What steps can brands take to maintain fabric consistency when scaling activewear production?
Maintaining fabric consistency as you scale up production requires a solid quality assurance process. The first step? Partnering with reliable fabric suppliers who can deliver materials that match your exact specifications – whether it’s color, weight, or stretch. Always validate pre-production samples to ensure everything aligns before moving into full-scale manufacturing.
Once production is underway, inline quality checks at various stages are crucial. These checks help identify and address inconsistencies early in the process. Using precise cutting techniques, like standardized templates, ensures garment shapes and fabric cuts remain uniform across the board. To wrap things up, pre-shipment inspections and random batch sampling are key to confirming that the final products meet your quality expectations before they reach your customers. By following these steps, you can cut down on waste, avoid costly rework, and deliver dependable quality every time.

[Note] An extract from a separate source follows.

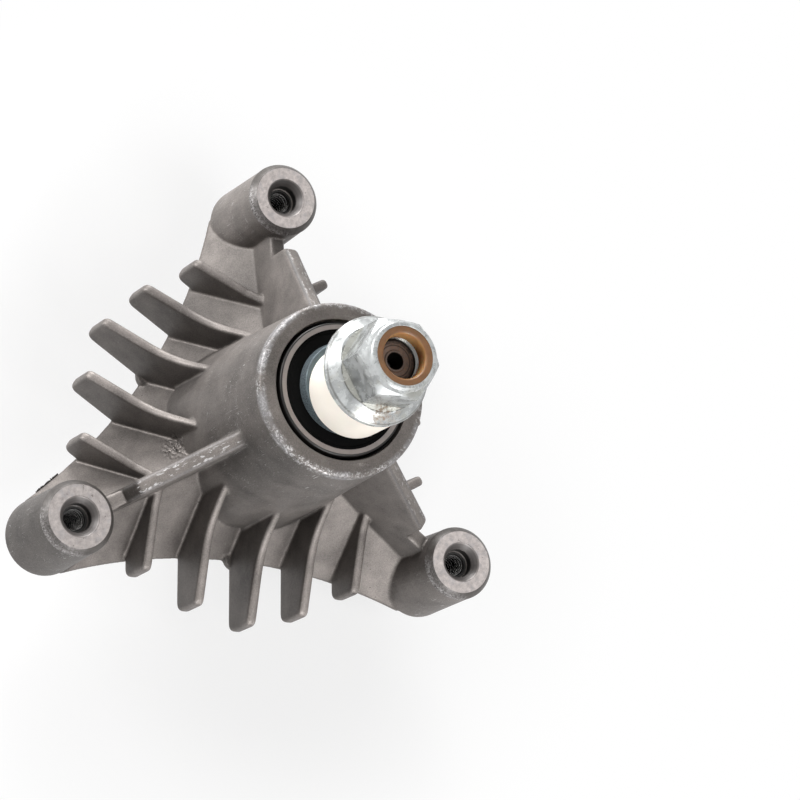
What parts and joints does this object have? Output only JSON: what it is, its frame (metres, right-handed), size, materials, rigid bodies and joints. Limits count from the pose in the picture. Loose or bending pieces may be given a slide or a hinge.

Why are certifications important in sustainable activewear manufacturing?
Certifications play a key role in the world of sustainable activewear manufacturing. They serve as proof that products adhere to strict environmental, social, and ethical guidelines. This includes practices like using recycled materials, sourcing organic fibers, or ensuring fair labor conditions – elements that help build trust between brands and their customers.
Certifications such as the Global Recycled Standard (GRS) and the Organic Content Standard (OCS) allow manufacturers to showcase their dedication to sustainability and compliance with industry standards. Beyond that, they bring transparency to the process, guarantee the authenticity of materials throughout the supply chain, and help brands cater to the rising consumer demand for ethically made activewear.